• [PROBLEM] Repeat every entry in the listing below, exactly.

• [EXTRACTED ENTRIES]
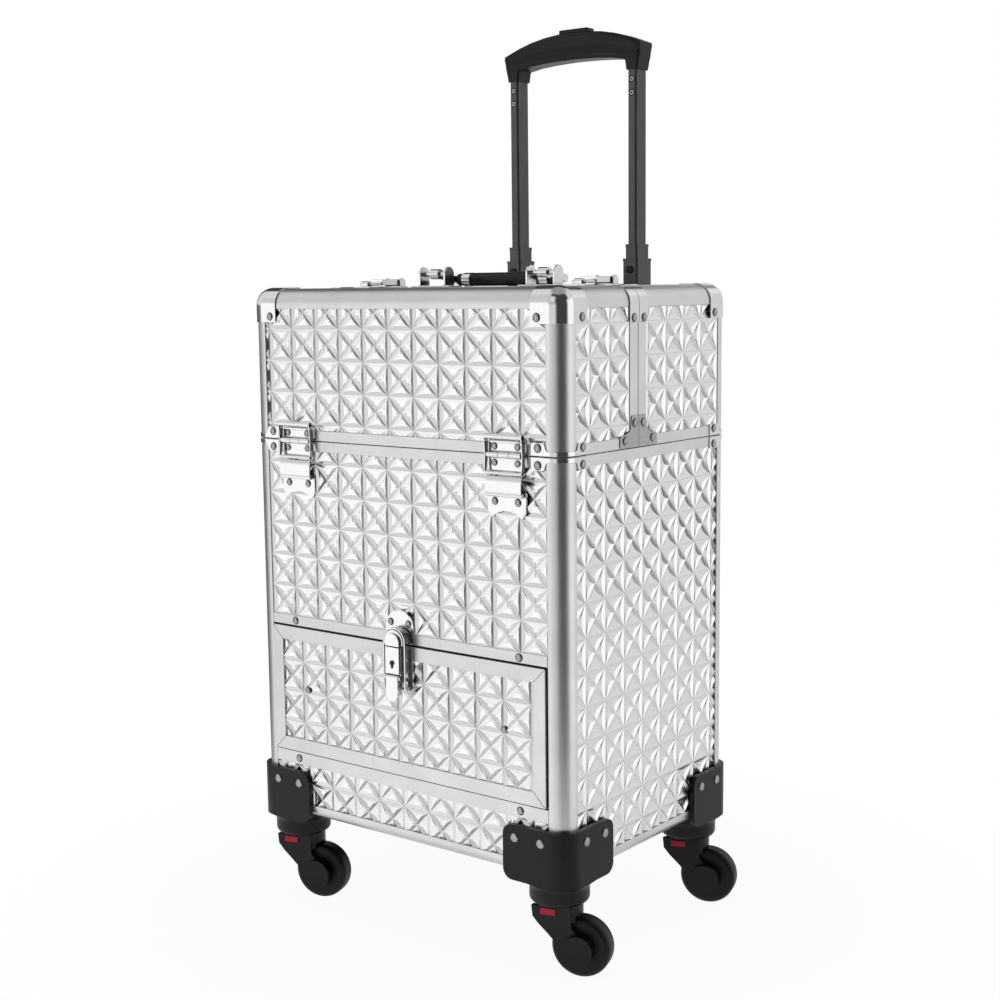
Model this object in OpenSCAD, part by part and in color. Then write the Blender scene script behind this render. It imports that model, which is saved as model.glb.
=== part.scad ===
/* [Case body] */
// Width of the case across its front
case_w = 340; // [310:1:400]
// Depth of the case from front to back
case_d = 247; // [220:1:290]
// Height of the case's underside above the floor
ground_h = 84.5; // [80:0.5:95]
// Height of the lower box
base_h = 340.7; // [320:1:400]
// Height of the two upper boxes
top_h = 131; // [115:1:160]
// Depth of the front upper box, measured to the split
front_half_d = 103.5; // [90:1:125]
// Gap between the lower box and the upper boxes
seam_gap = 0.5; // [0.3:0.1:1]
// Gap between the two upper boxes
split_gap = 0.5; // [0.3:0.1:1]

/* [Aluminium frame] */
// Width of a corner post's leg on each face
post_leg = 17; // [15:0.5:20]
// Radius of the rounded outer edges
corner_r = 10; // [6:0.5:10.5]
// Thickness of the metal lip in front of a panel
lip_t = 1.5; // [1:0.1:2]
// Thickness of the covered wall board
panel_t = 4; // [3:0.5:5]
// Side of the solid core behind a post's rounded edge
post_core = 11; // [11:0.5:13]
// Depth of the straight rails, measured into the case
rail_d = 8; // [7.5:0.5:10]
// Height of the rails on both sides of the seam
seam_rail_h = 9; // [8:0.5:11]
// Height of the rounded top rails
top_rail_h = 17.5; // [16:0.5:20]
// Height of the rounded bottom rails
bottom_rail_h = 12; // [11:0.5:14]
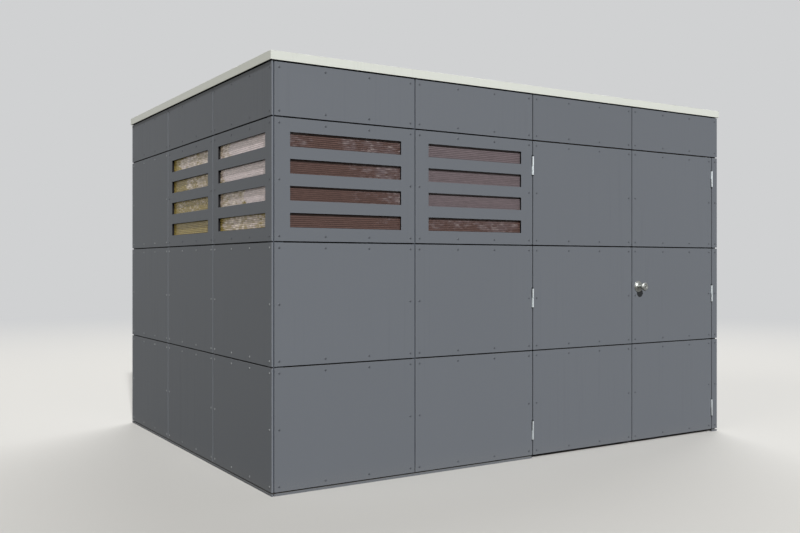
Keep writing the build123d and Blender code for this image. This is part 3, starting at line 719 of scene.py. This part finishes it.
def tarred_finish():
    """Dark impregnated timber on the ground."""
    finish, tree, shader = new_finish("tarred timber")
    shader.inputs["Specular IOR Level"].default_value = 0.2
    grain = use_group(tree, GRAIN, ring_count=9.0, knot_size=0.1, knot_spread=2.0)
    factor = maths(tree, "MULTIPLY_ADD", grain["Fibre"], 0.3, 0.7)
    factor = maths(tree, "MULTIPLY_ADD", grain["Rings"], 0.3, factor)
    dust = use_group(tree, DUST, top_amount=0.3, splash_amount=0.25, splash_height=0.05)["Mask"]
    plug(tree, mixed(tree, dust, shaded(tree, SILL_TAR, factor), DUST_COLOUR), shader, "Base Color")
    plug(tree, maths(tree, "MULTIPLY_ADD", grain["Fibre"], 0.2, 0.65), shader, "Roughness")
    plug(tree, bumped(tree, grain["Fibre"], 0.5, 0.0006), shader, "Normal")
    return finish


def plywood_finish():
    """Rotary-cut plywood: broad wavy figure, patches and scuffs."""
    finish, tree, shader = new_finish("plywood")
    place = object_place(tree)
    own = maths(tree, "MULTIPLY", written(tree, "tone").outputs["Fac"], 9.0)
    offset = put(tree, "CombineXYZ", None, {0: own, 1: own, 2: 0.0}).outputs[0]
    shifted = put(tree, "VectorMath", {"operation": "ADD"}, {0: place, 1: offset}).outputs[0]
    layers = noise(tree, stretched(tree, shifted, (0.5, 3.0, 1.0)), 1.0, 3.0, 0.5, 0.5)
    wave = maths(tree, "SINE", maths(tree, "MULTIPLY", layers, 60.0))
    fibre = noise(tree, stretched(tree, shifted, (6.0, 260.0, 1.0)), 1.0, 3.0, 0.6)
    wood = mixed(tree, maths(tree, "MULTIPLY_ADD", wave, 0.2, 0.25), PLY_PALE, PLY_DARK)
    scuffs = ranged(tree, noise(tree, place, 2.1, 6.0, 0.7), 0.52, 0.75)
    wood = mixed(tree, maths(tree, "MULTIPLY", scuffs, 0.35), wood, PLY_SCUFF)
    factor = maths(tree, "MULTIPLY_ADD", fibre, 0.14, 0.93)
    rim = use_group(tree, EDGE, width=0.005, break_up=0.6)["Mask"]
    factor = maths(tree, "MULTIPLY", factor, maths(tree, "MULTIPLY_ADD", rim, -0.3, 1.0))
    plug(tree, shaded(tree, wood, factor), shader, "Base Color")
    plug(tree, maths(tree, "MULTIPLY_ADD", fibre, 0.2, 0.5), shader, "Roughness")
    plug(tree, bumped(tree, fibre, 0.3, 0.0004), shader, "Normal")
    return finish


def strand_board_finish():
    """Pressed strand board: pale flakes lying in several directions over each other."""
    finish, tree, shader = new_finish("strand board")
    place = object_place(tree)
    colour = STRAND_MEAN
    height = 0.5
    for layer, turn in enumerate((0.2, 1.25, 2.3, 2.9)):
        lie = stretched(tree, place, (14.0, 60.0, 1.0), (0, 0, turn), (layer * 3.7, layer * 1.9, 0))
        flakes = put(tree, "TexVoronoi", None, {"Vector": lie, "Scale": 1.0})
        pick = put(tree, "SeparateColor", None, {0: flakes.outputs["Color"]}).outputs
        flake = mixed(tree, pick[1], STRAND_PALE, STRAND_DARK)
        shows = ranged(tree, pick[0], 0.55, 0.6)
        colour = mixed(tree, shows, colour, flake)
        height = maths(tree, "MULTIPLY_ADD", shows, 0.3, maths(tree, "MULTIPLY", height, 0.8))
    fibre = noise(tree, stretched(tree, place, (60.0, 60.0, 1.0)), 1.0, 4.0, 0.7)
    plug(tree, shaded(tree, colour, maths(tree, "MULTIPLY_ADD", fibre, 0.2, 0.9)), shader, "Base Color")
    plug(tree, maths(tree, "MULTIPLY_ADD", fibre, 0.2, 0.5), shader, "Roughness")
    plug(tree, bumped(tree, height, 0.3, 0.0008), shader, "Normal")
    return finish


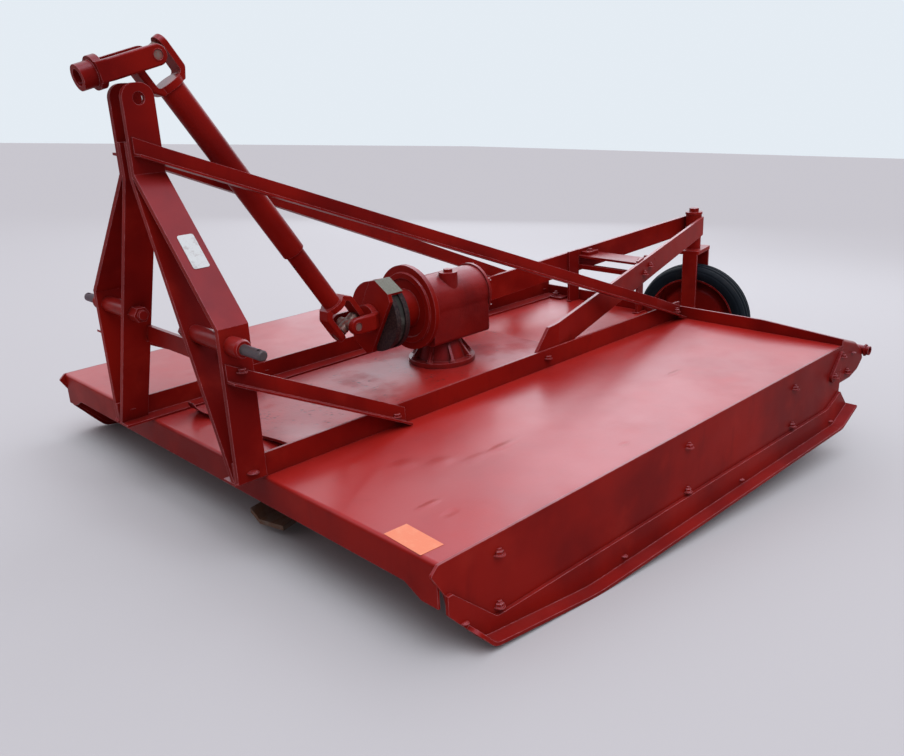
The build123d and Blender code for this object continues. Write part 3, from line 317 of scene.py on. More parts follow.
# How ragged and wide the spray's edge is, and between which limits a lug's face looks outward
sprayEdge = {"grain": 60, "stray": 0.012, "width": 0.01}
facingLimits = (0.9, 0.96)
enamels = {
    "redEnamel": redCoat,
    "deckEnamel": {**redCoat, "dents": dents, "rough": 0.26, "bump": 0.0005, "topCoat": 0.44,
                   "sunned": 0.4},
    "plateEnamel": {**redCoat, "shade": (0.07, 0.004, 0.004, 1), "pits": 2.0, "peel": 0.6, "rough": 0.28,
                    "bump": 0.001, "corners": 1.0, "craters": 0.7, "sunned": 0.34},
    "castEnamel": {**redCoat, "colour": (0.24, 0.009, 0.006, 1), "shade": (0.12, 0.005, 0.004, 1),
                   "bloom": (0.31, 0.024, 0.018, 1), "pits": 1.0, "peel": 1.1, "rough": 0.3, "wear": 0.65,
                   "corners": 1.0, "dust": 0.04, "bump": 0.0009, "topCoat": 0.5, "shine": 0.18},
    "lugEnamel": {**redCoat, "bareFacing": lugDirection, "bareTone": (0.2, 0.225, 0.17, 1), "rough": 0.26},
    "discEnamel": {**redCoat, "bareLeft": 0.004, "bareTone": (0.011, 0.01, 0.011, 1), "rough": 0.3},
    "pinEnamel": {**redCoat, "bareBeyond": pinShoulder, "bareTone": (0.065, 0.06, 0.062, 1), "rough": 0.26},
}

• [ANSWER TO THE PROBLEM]
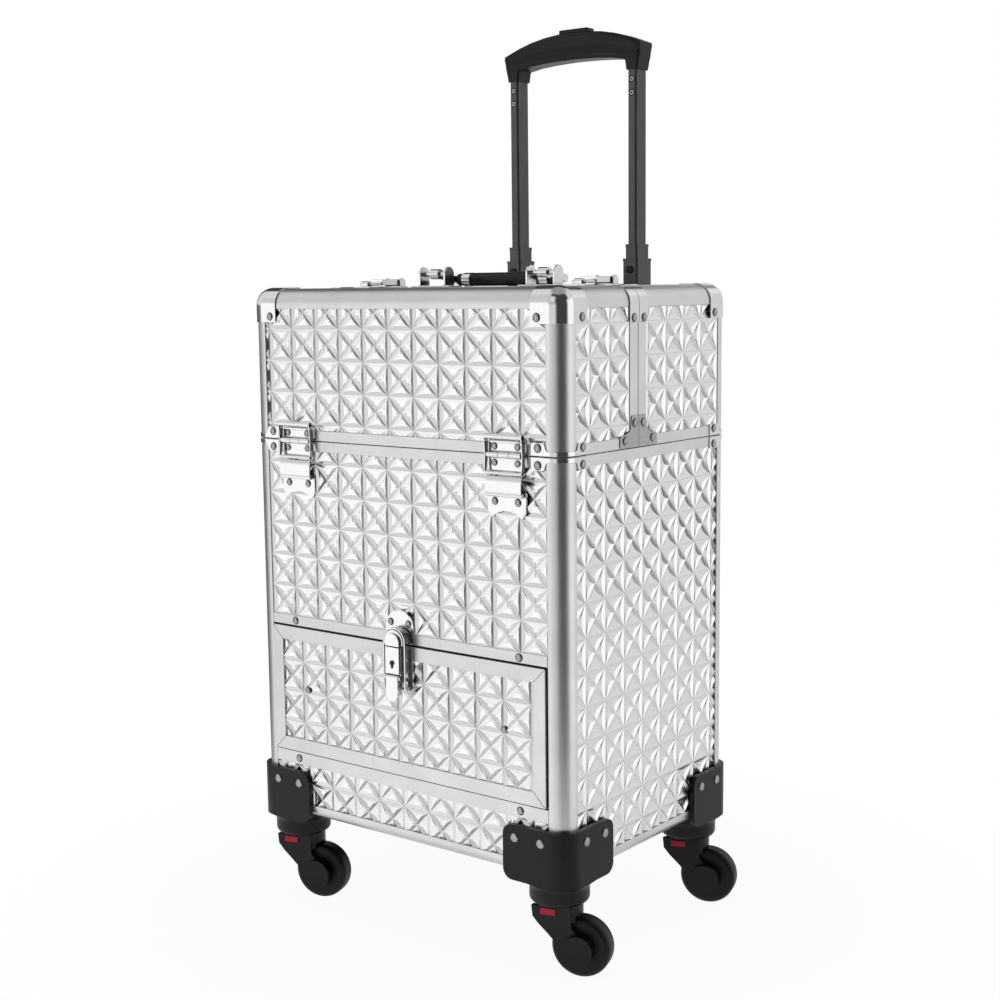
Model this object in OpenSCAD, part by part and in color. Then write the Blender scene script behind this render. It imports that model, which is saved as model.glb.
=== part.scad ===
/* [Case body] */
// Width of the case across its front
case_w = 340; // [310:1:400]
// Depth of the case from front to back
case_d = 247; // [220:1:290]
// Height of the case's underside above the floor
ground_h = 84.5; // [80:0.5:95]
// Height of the lower box
base_h = 340.7; // [320:1:400]
// Height of the two upper boxes
top_h = 131; // [115:1:160]
// Depth of the front upper box, measured to the split
front_half_d = 103.5; // [90:1:125]
// Gap between the lower box and the upper boxes
seam_gap = 0.5; // [0.3:0.1:1]
// Gap between the two upper boxes
split_gap = 0.5; // [0.3:0.1:1]

/* [Aluminium frame] */
// Width of a corner post's leg on each face
post_leg = 17; // [15:0.5:20]
// Radius of the rounded outer edges
corner_r = 10; // [6:0.5:10.5]
// Thickness of the metal lip in front of a panel
lip_t = 1.5; // [1:0.1:2]
// Thickness of the covered wall board
panel_t = 4; // [3:0.5:5]
// Side of the solid core behind a post's rounded edge
post_core = 11; // [11:0.5:13]
// Depth of the straight rails, measured into the case
rail_d = 8; // [7.5:0.5:10]
// Height of the rails on both sides of the seam
seam_rail_h = 9; // [8:0.5:11]
// Height of the rounded top rails
top_rail_h = 17.5; // [16:0.5:20]
// Height of the rounded bottom rails
bottom_rail_h = 12; // [11:0.5:14]
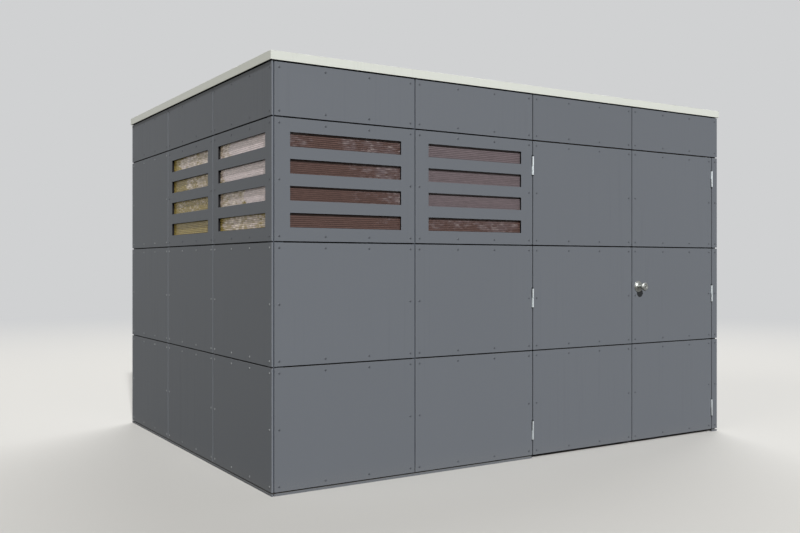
Keep writing the build123d and Blender code for this image. This is part 3, starting at line 719 of scene.py. This part finishes it.
def tarred_finish():
    """Dark impregnated timber on the ground."""
    finish, tree, shader = new_finish("tarred timber")
    shader.inputs["Specular IOR Level"].default_value = 0.2
    grain = use_group(tree, GRAIN, ring_count=9.0, knot_size=0.1, knot_spread=2.0)
    factor = maths(tree, "MULTIPLY_ADD", grain["Fibre"], 0.3, 0.7)
    factor = maths(tree, "MULTIPLY_ADD", grain["Rings"], 0.3, factor)
    dust = use_group(tree, DUST, top_amount=0.3, splash_amount=0.25, splash_height=0.05)["Mask"]
    plug(tree, mixed(tree, dust, shaded(tree, SILL_TAR, factor), DUST_COLOUR), shader, "Base Color")
    plug(tree, maths(tree, "MULTIPLY_ADD", grain["Fibre"], 0.2, 0.65), shader, "Roughness")
    plug(tree, bumped(tree, grain["Fibre"], 0.5, 0.0006), shader, "Normal")
    return finish


def plywood_finish():
    """Rotary-cut plywood: broad wavy figure, patches and scuffs."""
    finish, tree, shader = new_finish("plywood")
    place = object_place(tree)
    own = maths(tree, "MULTIPLY", written(tree, "tone").outputs["Fac"], 9.0)
    offset = put(tree, "CombineXYZ", None, {0: own, 1: own, 2: 0.0}).outputs[0]
    shifted = put(tree, "VectorMath", {"operation": "ADD"}, {0: place, 1: offset}).outputs[0]
    layers = noise(tree, stretched(tree, shifted, (0.5, 3.0, 1.0)), 1.0, 3.0, 0.5, 0.5)
    wave = maths(tree, "SINE", maths(tree, "MULTIPLY", layers, 60.0))
    fibre = noise(tree, stretched(tree, shifted, (6.0, 260.0, 1.0)), 1.0, 3.0, 0.6)
    wood = mixed(tree, maths(tree, "MULTIPLY_ADD", wave, 0.2, 0.25), PLY_PALE, PLY_DARK)
    scuffs = ranged(tree, noise(tree, place, 2.1, 6.0, 0.7), 0.52, 0.75)
    wood = mixed(tree, maths(tree, "MULTIPLY", scuffs, 0.35), wood, PLY_SCUFF)
    factor = maths(tree, "MULTIPLY_ADD", fibre, 0.14, 0.93)
    rim = use_group(tree, EDGE, width=0.005, break_up=0.6)["Mask"]
    factor = maths(tree, "MULTIPLY", factor, maths(tree, "MULTIPLY_ADD", rim, -0.3, 1.0))
    plug(tree, shaded(tree, wood, factor), shader, "Base Color")
    plug(tree, maths(tree, "MULTIPLY_ADD", fibre, 0.2, 0.5), shader, "Roughness")
    plug(tree, bumped(tree, fibre, 0.3, 0.0004), shader, "Normal")
    return finish


def strand_board_finish():
    """Pressed strand board: pale flakes lying in several directions over each other."""
    finish, tree, shader = new_finish("strand board")
    place = object_place(tree)
    colour = STRAND_MEAN
    height = 0.5
    for layer, turn in enumerate((0.2, 1.25, 2.3, 2.9)):
        lie = stretched(tree, place, (14.0, 60.0, 1.0), (0, 0, turn), (layer * 3.7, layer * 1.9, 0))
        flakes = put(tree, "TexVoronoi", None, {"Vector": lie, "Scale": 1.0})
        pick = put(tree, "SeparateColor", None, {0: flakes.outputs["Color"]}).outputs
        flake = mixed(tree, pick[1], STRAND_PALE, STRAND_DARK)
        shows = ranged(tree, pick[0], 0.55, 0.6)
        colour = mixed(tree, shows, colour, flake)
        height = maths(tree, "MULTIPLY_ADD", shows, 0.3, maths(tree, "MULTIPLY", height, 0.8))
    fibre = noise(tree, stretched(tree, place, (60.0, 60.0, 1.0)), 1.0, 4.0, 0.7)
    plug(tree, shaded(tree, colour, maths(tree, "MULTIPLY_ADD", fibre, 0.2, 0.9)), shader, "Base Color")
    plug(tree, maths(tree, "MULTIPLY_ADD", fibre, 0.2, 0.5), shader, "Roughness")
    plug(tree, bumped(tree, height, 0.3, 0.0008), shader, "Normal")
    return finish


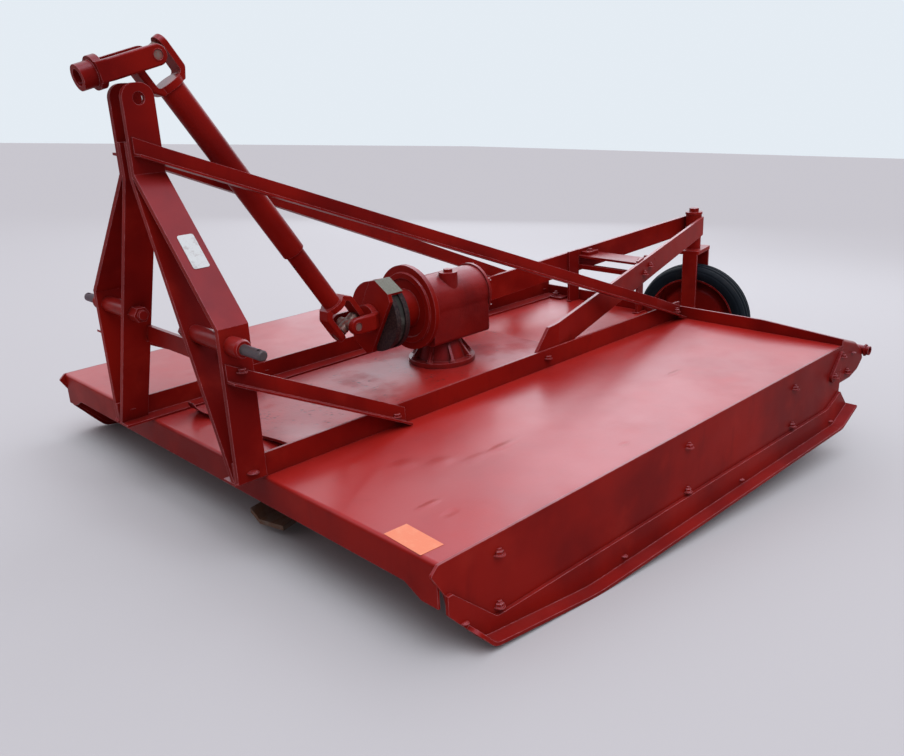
The build123d and Blender code for this object continues. Write part 3, from line 317 of scene.py on. More parts follow.
# How ragged and wide the spray's edge is, and between which limits a lug's face looks outward
sprayEdge = {"grain": 60, "stray": 0.012, "width": 0.01}
facingLimits = (0.9, 0.96)
enamels = {
    "redEnamel": redCoat,
    "deckEnamel": {**redCoat, "dents": dents, "rough": 0.26, "bump": 0.0005, "topCoat": 0.44,
                   "sunned": 0.4},
    "plateEnamel": {**redCoat, "shade": (0.07, 0.004, 0.004, 1), "pits": 2.0, "peel": 0.6, "rough": 0.28,
                    "bump": 0.001, "corners": 1.0, "craters": 0.7, "sunned": 0.34},
    "castEnamel": {**redCoat, "colour": (0.24, 0.009, 0.006, 1), "shade": (0.12, 0.005, 0.004, 1),
                   "bloom": (0.31, 0.024, 0.018, 1), "pits": 1.0, "peel": 1.1, "rough": 0.3, "wear": 0.65,
                   "corners": 1.0, "dust": 0.04, "bump": 0.0009, "topCoat": 0.5, "shine": 0.18},
    "lugEnamel": {**redCoat, "bareFacing": lugDirection, "bareTone": (0.2, 0.225, 0.17, 1), "rough": 0.26},
    "discEnamel": {**redCoat, "bareLeft": 0.004, "bareTone": (0.011, 0.01, 0.011, 1), "rough": 0.3},
    "pinEnamel": {**redCoat, "bareBeyond": pinShoulder, "bareTone": (0.065, 0.06, 0.062, 1), "rough": 0.26},
}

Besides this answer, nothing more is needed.